» **Records supplied**:
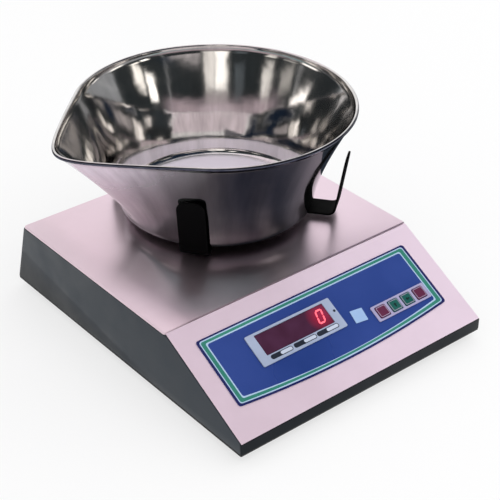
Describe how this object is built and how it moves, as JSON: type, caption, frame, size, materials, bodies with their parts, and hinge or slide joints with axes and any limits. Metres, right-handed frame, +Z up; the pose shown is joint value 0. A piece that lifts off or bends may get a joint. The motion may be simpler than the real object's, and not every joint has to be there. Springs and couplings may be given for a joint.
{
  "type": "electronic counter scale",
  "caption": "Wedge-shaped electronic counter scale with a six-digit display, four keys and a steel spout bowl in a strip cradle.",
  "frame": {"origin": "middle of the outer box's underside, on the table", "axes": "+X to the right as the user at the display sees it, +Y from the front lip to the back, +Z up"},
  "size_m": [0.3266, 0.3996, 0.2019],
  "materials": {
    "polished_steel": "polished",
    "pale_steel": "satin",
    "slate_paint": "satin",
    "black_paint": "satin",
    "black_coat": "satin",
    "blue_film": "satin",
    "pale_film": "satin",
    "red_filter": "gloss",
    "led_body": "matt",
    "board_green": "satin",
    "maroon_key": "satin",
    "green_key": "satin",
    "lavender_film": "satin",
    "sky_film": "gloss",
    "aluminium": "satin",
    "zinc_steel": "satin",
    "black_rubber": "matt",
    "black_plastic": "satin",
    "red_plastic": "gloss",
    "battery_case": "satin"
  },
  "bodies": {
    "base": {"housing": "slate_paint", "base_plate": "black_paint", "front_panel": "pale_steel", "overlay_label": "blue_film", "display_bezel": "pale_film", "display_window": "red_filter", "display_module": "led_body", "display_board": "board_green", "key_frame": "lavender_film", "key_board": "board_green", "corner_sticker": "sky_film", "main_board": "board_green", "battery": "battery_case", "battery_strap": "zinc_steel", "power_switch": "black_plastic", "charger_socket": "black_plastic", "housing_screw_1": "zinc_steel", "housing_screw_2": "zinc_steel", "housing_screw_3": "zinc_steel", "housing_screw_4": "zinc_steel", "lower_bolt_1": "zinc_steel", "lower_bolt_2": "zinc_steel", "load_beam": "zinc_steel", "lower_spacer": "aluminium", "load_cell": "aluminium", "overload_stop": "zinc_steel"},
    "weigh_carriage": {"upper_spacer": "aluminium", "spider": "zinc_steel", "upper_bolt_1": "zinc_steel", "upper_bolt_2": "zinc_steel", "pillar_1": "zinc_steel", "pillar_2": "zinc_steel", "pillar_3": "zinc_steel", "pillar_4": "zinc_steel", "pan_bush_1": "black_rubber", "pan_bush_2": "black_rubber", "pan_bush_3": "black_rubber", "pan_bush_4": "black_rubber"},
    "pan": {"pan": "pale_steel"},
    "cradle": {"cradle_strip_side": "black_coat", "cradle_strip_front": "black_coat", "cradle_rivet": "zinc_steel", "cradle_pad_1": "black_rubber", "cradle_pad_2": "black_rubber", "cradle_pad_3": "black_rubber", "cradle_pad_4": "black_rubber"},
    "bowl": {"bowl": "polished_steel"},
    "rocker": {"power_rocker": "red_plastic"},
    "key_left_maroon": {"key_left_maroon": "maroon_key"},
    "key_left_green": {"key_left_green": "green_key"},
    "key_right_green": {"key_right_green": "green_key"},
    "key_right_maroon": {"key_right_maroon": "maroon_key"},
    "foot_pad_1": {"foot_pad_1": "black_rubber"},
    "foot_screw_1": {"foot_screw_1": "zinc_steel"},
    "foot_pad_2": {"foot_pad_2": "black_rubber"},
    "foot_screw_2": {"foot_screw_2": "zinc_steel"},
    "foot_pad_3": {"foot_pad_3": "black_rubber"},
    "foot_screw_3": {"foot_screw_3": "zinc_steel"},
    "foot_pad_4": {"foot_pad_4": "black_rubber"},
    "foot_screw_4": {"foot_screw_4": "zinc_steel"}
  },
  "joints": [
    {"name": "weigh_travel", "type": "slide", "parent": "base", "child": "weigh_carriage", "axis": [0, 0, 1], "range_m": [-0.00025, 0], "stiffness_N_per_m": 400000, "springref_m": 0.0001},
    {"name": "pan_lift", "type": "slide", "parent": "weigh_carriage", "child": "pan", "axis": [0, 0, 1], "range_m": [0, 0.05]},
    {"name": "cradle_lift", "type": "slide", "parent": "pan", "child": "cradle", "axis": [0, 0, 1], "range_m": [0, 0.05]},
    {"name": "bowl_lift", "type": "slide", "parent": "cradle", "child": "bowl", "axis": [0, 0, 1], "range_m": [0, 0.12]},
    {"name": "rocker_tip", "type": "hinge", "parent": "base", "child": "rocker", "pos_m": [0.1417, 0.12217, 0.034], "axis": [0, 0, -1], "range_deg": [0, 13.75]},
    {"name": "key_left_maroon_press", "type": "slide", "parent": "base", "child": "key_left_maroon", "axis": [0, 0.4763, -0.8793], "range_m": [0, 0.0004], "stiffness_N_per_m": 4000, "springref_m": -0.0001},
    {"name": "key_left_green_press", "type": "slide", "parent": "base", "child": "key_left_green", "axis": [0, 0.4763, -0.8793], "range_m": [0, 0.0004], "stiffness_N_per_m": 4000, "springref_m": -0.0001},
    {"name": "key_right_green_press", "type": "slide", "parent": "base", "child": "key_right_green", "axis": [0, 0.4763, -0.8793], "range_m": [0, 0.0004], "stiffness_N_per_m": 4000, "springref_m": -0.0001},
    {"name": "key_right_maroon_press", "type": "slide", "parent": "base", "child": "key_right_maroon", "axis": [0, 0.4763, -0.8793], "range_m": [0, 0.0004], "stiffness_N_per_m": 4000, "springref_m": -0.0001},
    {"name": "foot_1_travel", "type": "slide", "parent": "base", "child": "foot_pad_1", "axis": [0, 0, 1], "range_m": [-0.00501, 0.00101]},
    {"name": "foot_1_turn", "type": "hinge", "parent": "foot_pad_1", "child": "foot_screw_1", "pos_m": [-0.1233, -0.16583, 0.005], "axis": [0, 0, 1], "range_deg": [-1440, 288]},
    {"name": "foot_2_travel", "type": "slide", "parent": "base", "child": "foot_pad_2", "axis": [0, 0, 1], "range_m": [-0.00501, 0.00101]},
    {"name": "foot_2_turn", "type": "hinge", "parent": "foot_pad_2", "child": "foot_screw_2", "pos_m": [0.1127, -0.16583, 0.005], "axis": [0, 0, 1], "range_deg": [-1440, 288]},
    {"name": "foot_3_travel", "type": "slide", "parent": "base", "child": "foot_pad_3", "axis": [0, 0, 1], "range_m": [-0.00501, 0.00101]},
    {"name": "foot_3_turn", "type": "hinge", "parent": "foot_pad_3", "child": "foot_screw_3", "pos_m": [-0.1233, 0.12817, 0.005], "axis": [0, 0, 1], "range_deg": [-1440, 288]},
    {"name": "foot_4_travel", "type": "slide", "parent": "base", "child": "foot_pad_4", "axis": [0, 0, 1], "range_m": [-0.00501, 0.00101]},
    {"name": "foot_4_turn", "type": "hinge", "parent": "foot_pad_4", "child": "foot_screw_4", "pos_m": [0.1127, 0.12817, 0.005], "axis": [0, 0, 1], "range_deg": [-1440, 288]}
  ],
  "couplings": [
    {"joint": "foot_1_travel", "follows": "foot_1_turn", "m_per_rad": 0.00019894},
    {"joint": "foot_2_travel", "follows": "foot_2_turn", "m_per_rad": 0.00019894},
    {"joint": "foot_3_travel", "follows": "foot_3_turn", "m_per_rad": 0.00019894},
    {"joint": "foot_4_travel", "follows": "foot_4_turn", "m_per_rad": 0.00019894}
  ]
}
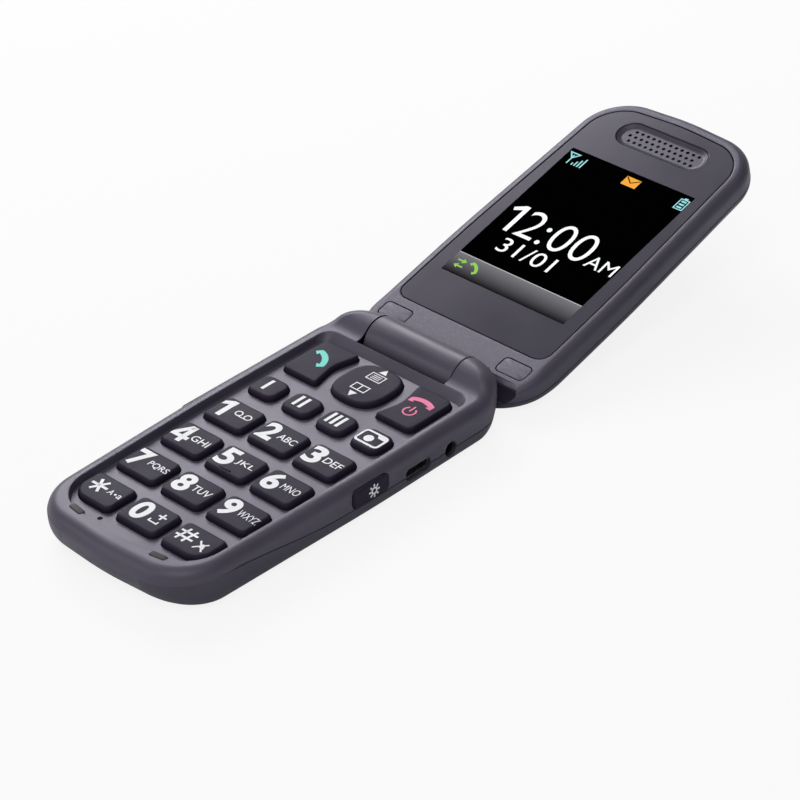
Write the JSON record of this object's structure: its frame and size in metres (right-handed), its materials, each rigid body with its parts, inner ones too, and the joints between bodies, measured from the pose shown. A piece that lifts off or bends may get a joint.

» **Exercise objective**: Only lines that contain the word "bends" are wanted; copy each of them.

» **Correct response**:
Describe how this object is built and how it moves, as JSON: type, caption, frame, size, materials, bodies with their parts, and hinge or slide joints with axes and any limits. Metres, right-handed frame, +Z up; the pose shown is joint value 0. A piece that lifts off or bends may get a joint. The motion may be simpler than the real object's, and not every joint has to be there. Springs and couplings may be given for a joint.
Write the JSON record of this object's structure: its frame and size in metres (right-handed), its materials, each rigid body with its parts, inner ones too, and the joints between bodies, measured from the pose shown. A piece that lifts off or bends may get a joint.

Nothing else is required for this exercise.